→ **Problem**
Write out, word for word, the first line of the data below and every line after it through the one containing "end_gap = 0.15".

→ **Data provided**
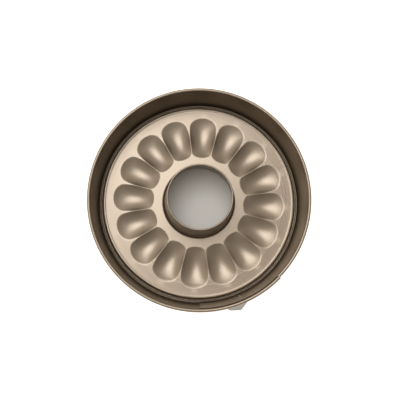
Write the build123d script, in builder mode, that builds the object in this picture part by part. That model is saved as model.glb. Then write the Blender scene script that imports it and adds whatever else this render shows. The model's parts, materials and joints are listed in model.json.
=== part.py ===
from build123d import *
import math
import os

# Springform tube pan: a split spring ring closed by a toggle latch, a stamped base and a centre tube.
# Millimetres, +Z up. The origin is on the pan's axis, on the surface that the ring stands on.
# Bearings are degrees from -Y towards +X. The ring's own sizes are those of its inner layer.

os.makedirs("parts", exist_ok=True)

# Ring
ring_height = 65.0
ring_sheet = 0.6
rim_radius = 133.4
rim_bead = 4.2
rim_curl = 290.0
wall_taper = 3.8
lip_height = 1.5
groove_depth = 2.2
groove_floor = 1.6
groove_blend = 1.0
layer_step = 1.3
overlap = 45.0
end_gap = 0.15

# Base plate
plate_sheet = 0.7
seat_gap = 0.3
hem_width = 3.0
hem_gap = 0.2
plateau_inset = 4.4
plateau_rise = 3.6
edge_bead_width = 3.6
edge_bead_height = 0.8
edge_blend = 0.9
lobe_count = 16
lobe_bearing = 176.5
lobe_inner_inset = 13.7
lobe_outer_inset = 13.0
lobe_depth = 5.0
lobe_axis_height = 28.0
lobe_axis_lean = 19.3

# Centre tube
tube_height = 72.0
tube_foot_radius = 43.8
tube_top_radius = 39.6
tube_sheet = 0.6
tube_curl = 2.0
tube_curl_turn = 250.0
tube_foot_flange = 4.0
tube_bead = 0.9
tube_fit = 0.1

# Latch, from its middle height and the bearing of its middle
latch_height = 33.0
latch_bearing = 20.0
latch_sheet = 1.0
skin_gap = 0.05
pin_fit = 0.05
pivot_standoff = 5.2
lever_pivot_along = -9.5
bail_pivot_along = -0.7
ear_half_height = 10.8
ear_radius = 3.2
ear_root = 7.0
lever_side_gap = 0.3
lever_head_radius = 4.4
crown_standoff = 8.8
crown_along = 0.3
crown_radius = 4.2
tail_standoff = 2.2
tail_along = 16.6
tail_radius = 1.2
tail_bend_standoff = 0.2
tail_bend_along = 21.5
tail_end_standoff = 0.8
tail_end_along = 30.0
tail_blend = 12.0
web_start_along = -6.5
pin_radius = 1.5
pin_head_radius = 2.6
pin_head = 1.0
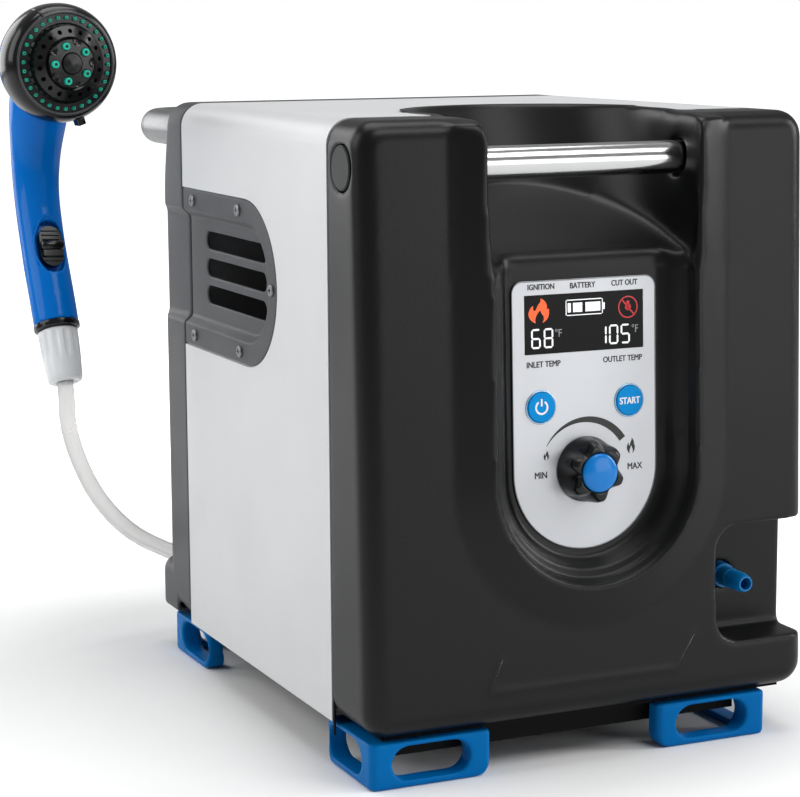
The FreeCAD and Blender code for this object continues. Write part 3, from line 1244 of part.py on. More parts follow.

→ **Task result**
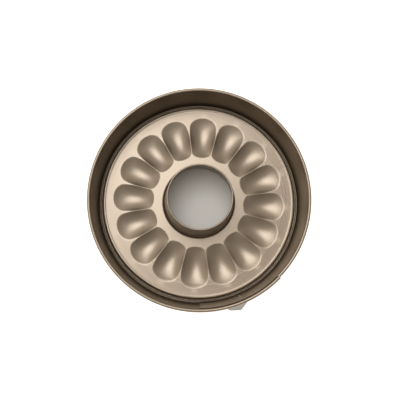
Write the build123d script, in builder mode, that builds the object in this picture part by part. That model is saved as model.glb. Then write the Blender scene script that imports it and adds whatever else this render shows. The model's parts, materials and joints are listed in model.json.
=== part.py ===
from build123d import *
import math
import os

# Springform tube pan: a split spring ring closed by a toggle latch, a stamped base and a centre tube.
# Millimetres, +Z up. The origin is on the pan's axis, on the surface that the ring stands on.
# Bearings are degrees from -Y towards +X. The ring's own sizes are those of its inner layer.

os.makedirs("parts", exist_ok=True)

# Ring
ring_height = 65.0
ring_sheet = 0.6
rim_radius = 133.4
rim_bead = 4.2
rim_curl = 290.0
wall_taper = 3.8
lip_height = 1.5
groove_depth = 2.2
groove_floor = 1.6
groove_blend = 1.0
layer_step = 1.3
overlap = 45.0
end_gap = 0.15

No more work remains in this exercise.